* [AIM]:
Find every line with the word "from". Copy those lines.

* [GIVEN DATA]:
(begin)

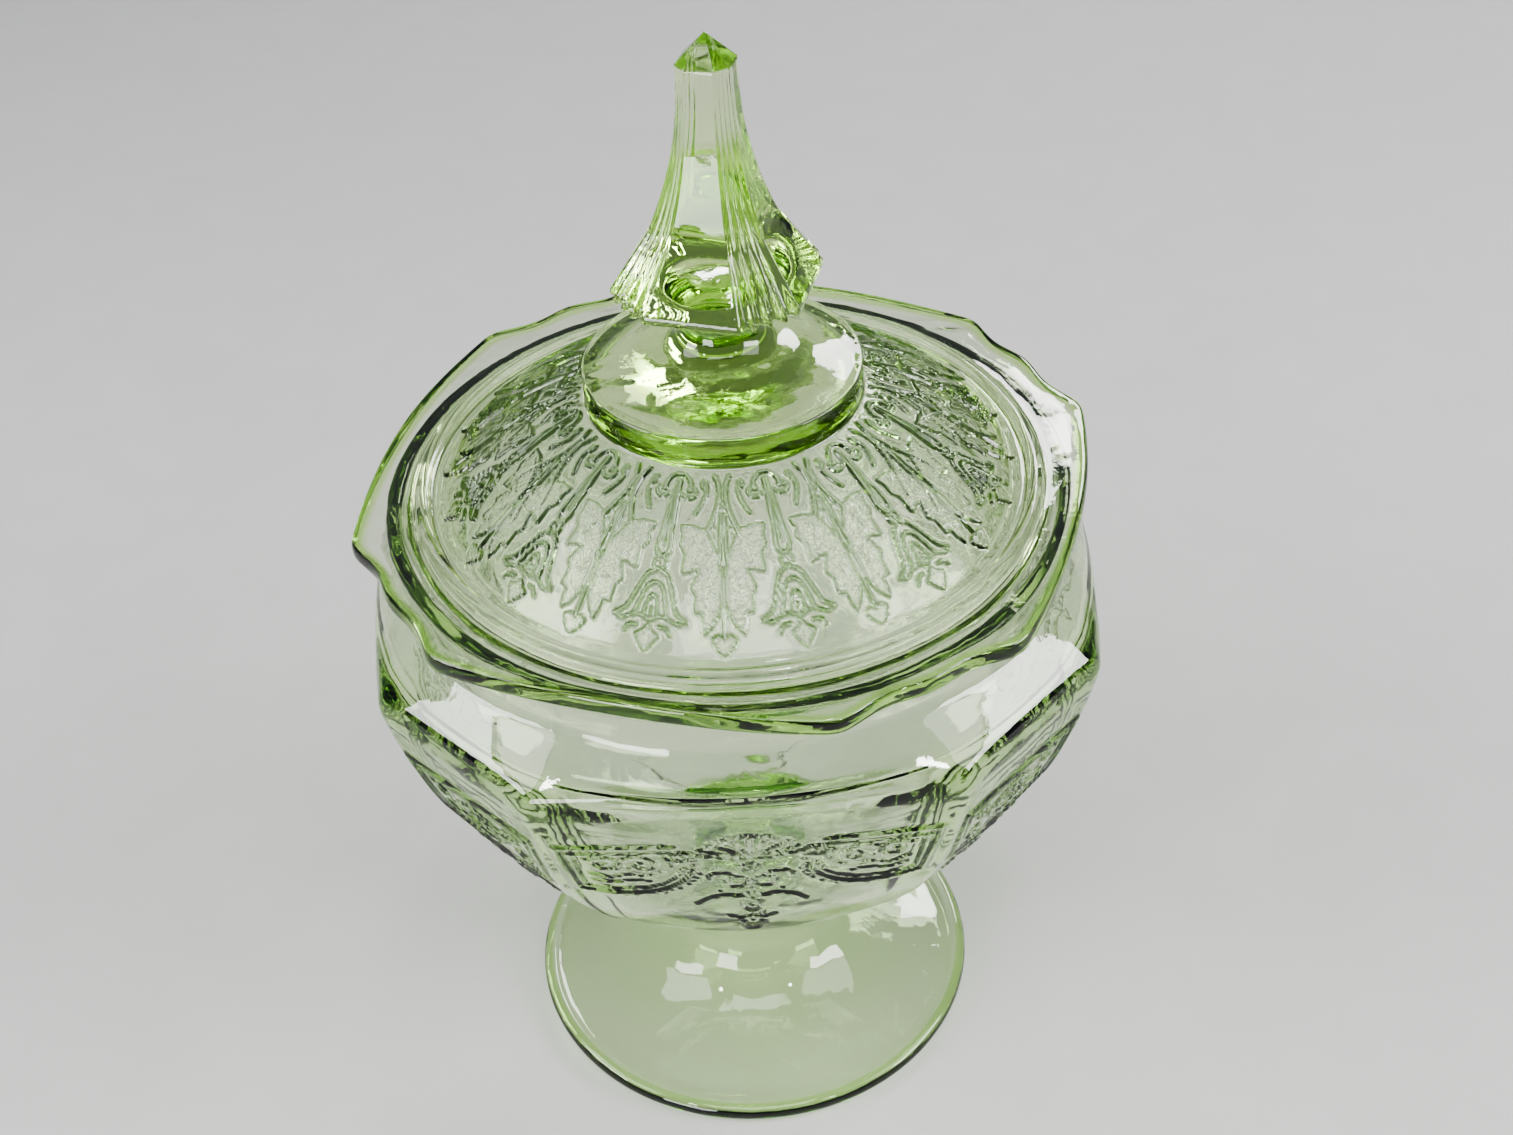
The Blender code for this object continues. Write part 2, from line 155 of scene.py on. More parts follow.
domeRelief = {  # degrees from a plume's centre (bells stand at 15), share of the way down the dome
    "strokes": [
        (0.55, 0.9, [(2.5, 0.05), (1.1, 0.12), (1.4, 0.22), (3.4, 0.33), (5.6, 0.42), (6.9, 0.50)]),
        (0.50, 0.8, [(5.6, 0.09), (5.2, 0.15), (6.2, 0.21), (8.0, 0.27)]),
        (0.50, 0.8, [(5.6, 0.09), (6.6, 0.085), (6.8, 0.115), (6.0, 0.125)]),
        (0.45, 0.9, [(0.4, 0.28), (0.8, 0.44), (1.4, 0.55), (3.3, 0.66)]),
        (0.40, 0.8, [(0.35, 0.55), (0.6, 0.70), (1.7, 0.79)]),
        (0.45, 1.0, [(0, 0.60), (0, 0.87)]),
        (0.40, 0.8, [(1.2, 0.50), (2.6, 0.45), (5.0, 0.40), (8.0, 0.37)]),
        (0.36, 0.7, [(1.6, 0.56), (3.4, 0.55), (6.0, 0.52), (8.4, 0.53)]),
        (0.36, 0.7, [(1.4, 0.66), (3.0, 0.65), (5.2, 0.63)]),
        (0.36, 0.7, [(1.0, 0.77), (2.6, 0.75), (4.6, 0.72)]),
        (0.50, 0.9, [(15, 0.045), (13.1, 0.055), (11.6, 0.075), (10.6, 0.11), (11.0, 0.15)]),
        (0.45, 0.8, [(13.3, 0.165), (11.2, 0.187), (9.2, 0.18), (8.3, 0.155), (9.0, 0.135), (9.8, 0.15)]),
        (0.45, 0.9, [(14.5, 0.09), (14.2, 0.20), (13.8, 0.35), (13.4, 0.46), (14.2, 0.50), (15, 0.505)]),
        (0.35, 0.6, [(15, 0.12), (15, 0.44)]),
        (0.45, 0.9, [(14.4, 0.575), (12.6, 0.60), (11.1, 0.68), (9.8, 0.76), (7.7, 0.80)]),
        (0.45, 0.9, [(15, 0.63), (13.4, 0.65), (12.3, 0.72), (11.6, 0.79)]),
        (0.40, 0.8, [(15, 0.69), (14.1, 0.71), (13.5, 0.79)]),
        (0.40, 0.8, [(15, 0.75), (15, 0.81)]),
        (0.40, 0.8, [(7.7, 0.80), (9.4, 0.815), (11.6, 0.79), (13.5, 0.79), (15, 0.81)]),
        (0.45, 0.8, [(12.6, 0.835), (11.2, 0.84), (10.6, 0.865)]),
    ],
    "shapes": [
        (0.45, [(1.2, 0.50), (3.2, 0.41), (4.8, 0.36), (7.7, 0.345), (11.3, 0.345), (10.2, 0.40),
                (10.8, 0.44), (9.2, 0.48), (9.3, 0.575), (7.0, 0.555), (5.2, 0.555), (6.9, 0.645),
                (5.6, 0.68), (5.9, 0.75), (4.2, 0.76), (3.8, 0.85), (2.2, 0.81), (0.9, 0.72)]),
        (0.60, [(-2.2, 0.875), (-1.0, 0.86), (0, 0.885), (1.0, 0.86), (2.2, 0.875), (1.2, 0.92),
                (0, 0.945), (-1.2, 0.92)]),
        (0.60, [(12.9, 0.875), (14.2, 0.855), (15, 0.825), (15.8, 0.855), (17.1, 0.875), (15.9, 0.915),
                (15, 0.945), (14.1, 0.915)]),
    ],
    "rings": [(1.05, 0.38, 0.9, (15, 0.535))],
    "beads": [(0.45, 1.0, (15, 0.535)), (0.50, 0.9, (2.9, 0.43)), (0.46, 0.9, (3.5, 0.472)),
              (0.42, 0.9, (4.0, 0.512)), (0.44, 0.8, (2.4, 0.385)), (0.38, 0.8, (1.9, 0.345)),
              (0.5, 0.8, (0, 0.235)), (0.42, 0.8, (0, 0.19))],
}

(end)

* [RESULT OF THE EXERCISE]:
The Blender code for this object continues. Write part 2, from line 155 of scene.py on. More parts follow.
domeRelief = {  # degrees from a plume's centre (bells stand at 15), share of the way down the dome